The complex interactions between the façade and the environmental systems inside the building required a fully integrated design approach involving Foster + Partners’ inhouse Specialist Modelling, Environmental Engineering and Structural Engineering Groups working alongside the architectural team.
The Development of the ‘Solar Wings’
With their movement path inspired by a falcon spreading its wings, the ‘Solar Wings’ are a theatrical experience – an integrated vision of kinetic art and engineering. The wings have been carefully crafted to inspire delight, a delicate combination of form and function.
Made entirely of lightweight carbon fibre, each wing has multiple layers of tubes forming a dense net, comprising 340 individual rods with a total length of 900m. Based upon in-depth study of sun angles, the rods are distributed in higher concentration where the solar radiation is the most intense over the year. The unique pattern deliberately allows clear views out for people standing on both levels of the store with the sunlight streaming through the wings casting dappled shadows deep into the interior. The new shaded terrace features nine substantial trees within large planters incorporating seating for visitors to sit, relax and enjoy the view. The planters rotate mechanically to ensure that the trees receive even sunlight and grow symmetrically.
At 3m wide and weighing 1200kg each, the wings are designed to take 1 minute to open or close. However, the prevalence of windblown fine sand dust in the UAE meant that the mechanism had to be detailed carefully to reduce the risks of the abrasive particles getting into moving interfaces and causing premature wear in the system. This risk was reduced by minimising the amount of machinery located under the floor.
The objective of the drive system was to provide a mechanism that could move the rearmost part of the panel 5m along a straight track from a retracted to deployed state and vice versa with accurate positional control while also offering rotational guidance. The leading edge of each wing was mounted on a curved track to provide the rotation during the deployment, so the panels rotate through 92° to arrive in a tangential position at the balcony edge. However, the weight limitations on the 12m cantilever structure supporting the roof meant that the preferred method of supporting and driving the panel from above was impossible.
A key breakthrough in the design development came with the elimination of the lower curved tracks on the balcony floor, the area most vulnerable to collecting abrasive debris, significantly reduced the complexity and visual impact. Consequently, only two parallel 6mm slots per unit are used to guide the lower carriage running under the floor into position limiting the amount of debris ingress and simplifying the design of the access panels in the terrazzo floor.
The removal of the curved track requires that the unguided “free legs” need to be locked once the panel is in the deployed or retracted positions. This was achieved by installing an actuated locking system under the floor that drives a lock pin into the underside of the free leg when the panel is parked.

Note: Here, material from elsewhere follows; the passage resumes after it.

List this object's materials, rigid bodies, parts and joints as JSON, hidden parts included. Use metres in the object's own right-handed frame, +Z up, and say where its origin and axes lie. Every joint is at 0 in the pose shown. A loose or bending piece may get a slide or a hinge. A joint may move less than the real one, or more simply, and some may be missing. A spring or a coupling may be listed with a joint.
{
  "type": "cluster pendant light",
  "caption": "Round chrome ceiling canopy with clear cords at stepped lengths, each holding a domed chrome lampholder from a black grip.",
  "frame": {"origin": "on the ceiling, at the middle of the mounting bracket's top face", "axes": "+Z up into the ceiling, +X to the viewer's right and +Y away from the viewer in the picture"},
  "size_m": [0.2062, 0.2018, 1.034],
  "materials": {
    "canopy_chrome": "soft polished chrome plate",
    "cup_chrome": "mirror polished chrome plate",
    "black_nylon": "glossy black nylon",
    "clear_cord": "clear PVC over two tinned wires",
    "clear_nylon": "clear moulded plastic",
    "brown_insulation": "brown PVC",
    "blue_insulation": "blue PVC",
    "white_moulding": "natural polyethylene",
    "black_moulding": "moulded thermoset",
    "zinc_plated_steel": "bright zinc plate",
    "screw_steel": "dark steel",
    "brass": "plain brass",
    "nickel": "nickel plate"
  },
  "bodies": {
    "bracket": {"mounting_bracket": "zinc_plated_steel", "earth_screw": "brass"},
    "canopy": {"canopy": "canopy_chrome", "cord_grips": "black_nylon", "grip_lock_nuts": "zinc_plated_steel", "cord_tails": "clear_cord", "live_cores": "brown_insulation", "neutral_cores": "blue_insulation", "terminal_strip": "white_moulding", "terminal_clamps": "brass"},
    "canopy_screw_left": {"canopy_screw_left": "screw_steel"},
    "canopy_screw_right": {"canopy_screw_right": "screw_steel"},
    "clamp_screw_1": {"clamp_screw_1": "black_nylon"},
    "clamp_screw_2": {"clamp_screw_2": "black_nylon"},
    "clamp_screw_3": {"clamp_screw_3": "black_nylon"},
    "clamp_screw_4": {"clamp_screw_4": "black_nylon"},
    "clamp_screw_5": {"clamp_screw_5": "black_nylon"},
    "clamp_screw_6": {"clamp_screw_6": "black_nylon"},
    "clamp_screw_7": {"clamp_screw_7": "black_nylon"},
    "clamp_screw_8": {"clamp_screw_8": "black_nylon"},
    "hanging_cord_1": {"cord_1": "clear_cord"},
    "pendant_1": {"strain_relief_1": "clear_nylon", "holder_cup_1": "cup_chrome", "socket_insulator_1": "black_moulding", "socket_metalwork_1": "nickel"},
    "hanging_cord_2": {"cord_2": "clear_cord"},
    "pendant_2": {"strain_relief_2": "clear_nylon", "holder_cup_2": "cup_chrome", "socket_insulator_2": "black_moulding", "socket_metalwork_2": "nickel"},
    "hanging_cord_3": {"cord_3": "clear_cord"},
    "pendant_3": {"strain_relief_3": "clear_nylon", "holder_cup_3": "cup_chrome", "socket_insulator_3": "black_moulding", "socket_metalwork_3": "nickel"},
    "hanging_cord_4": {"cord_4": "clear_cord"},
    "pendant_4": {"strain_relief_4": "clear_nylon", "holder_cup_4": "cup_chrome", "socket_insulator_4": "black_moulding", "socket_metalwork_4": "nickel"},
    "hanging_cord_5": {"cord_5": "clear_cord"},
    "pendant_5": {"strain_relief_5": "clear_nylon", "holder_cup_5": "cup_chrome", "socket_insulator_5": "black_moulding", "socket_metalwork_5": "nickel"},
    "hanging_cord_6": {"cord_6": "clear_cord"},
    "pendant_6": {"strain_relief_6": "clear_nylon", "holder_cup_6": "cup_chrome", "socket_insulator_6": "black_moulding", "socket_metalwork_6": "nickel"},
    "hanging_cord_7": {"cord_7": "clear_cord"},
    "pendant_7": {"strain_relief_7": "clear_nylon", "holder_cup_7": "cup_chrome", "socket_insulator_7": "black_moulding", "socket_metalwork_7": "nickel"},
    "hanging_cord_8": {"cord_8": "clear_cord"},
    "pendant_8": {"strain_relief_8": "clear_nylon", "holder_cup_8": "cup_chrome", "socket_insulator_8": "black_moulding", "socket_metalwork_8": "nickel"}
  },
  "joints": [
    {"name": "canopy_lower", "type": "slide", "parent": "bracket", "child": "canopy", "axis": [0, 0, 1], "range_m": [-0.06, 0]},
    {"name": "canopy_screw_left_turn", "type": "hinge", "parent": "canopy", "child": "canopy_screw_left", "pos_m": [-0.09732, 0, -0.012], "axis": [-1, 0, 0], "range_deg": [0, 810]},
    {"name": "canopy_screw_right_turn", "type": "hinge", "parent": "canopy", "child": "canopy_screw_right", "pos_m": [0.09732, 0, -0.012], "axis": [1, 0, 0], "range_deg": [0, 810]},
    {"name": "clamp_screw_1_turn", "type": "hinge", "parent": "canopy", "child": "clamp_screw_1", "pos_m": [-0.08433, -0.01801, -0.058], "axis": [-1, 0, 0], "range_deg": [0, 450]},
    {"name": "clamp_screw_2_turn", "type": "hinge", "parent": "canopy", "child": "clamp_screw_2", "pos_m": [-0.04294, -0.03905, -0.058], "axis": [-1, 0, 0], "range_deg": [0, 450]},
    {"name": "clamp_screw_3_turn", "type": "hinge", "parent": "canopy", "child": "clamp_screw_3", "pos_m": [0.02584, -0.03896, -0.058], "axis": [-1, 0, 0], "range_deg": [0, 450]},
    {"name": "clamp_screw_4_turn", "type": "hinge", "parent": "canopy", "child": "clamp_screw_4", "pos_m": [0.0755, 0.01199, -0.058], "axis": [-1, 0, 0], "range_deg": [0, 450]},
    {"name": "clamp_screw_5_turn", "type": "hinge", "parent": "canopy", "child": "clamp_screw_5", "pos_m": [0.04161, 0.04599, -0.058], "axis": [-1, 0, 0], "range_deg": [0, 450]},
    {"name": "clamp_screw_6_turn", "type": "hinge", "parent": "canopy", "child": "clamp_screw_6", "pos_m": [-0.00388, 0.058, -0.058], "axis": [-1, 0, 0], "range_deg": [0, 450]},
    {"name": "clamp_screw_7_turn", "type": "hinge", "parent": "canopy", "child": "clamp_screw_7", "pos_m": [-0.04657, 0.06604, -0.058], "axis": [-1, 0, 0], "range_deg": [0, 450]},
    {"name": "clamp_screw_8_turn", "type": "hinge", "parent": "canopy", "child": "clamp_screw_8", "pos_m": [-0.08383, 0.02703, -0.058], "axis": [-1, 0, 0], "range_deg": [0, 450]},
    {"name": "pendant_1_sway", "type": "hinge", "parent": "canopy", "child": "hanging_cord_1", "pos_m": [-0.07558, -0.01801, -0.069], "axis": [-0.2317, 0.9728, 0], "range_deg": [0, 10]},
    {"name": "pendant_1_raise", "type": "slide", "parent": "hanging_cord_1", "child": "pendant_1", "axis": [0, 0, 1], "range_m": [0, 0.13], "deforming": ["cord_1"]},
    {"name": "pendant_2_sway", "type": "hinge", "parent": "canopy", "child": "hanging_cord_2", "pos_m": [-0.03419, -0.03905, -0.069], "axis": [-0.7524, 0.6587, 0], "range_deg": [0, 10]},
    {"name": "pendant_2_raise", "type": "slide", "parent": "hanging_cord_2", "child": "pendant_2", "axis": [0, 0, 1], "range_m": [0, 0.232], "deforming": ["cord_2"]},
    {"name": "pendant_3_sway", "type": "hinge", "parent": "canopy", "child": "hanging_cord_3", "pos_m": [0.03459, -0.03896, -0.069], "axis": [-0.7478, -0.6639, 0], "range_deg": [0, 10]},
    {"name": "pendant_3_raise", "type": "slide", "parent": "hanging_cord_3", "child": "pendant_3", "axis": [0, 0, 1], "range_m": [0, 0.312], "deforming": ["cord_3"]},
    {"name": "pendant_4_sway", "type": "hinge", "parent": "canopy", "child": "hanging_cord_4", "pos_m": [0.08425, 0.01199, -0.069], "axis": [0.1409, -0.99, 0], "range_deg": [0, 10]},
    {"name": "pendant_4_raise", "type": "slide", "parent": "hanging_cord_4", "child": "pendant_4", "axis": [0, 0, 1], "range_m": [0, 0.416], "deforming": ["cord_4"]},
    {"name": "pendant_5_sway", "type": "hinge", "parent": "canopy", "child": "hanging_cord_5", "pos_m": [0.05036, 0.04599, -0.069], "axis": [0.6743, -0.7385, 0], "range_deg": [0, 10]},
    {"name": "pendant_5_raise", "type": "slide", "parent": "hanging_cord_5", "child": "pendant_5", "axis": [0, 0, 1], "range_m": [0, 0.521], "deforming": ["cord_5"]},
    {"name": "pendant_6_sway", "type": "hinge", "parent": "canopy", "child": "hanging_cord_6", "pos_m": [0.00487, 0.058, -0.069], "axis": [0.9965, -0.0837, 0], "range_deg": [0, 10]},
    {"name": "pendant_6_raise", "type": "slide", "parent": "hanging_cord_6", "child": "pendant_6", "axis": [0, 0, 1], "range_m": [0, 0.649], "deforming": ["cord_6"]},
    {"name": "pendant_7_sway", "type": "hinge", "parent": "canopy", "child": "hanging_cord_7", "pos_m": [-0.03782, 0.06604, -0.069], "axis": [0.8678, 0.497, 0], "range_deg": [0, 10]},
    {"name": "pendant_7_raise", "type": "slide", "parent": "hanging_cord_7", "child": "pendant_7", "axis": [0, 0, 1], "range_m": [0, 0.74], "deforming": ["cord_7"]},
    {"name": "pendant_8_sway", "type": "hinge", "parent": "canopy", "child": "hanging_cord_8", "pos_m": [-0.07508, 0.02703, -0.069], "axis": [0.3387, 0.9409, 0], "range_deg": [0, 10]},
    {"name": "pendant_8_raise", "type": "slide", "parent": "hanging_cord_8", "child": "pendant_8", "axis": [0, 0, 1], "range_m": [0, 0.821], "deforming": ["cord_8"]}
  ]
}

Careful detailing of the latching system ensures correct engagement of the pins during all operating conditions.
The design also sought to minimize the risk of movements of the cantilevered roof affecting the mechanisation system. This required a combination of low friction thermoplastic bearings pivots and slides to accommodate any structural deflections under load. The locking systems comprise actuated and non-actuated slots to transmit wind loads into the primary structure in both the deployed and retracted positions. This eliminates the need to move the panels into a specific deployed or retracted position in the event of an advancing storm.
Glass Selection and Specification
The design of the Solar Wings was carefully calibrated, along with the roof overhang, to provide optimal shading during peak conditions and reduce the direct solar radiation falling on the glass.
Accordingly, the specification of the glazing is based around the ‘effective’ g-value of the entire façade system including the ‘Solar Wings’ rather than just the glass itself. Consequently, a solar coating was not applied to the glass as the combined solar performance of uncoated low iron glass and the shading system significantly exceeded the energy code baseline requirements. Thereby solar heat gains are effectively controlled and daylight is plentiful while views in and out of the store remain uninterrupted when the wings are retracted and parked.
The air temperature differential between inside and outside is significant, however, which could potentially lead to additional cooling demand arising from conduction heat gain plus a risk of condensation forming on the outer surface of the glass during periods of high humidity. This was managed by the specification of an insulated glazing unit (IGU) engineered by Eckersley O’Callaghan, comprising 2+2 sheets of structural glass with an air gap between to limit conduction of heat to manageable levels.
In this way the combination of the glass specification and the Solar Wings effectively controls environmental heat gain to the store.
Sustainability and Energy Efficiency
Apple’s first store in the UAE, also designed by Foster + Partners, was opened at the Mall of the Emirates in October 2015 achieving a LEED Platinum rating and setting a benchmark for sustainability and energy efficiency which Apple Dubai Mall sought to emulate and surpass.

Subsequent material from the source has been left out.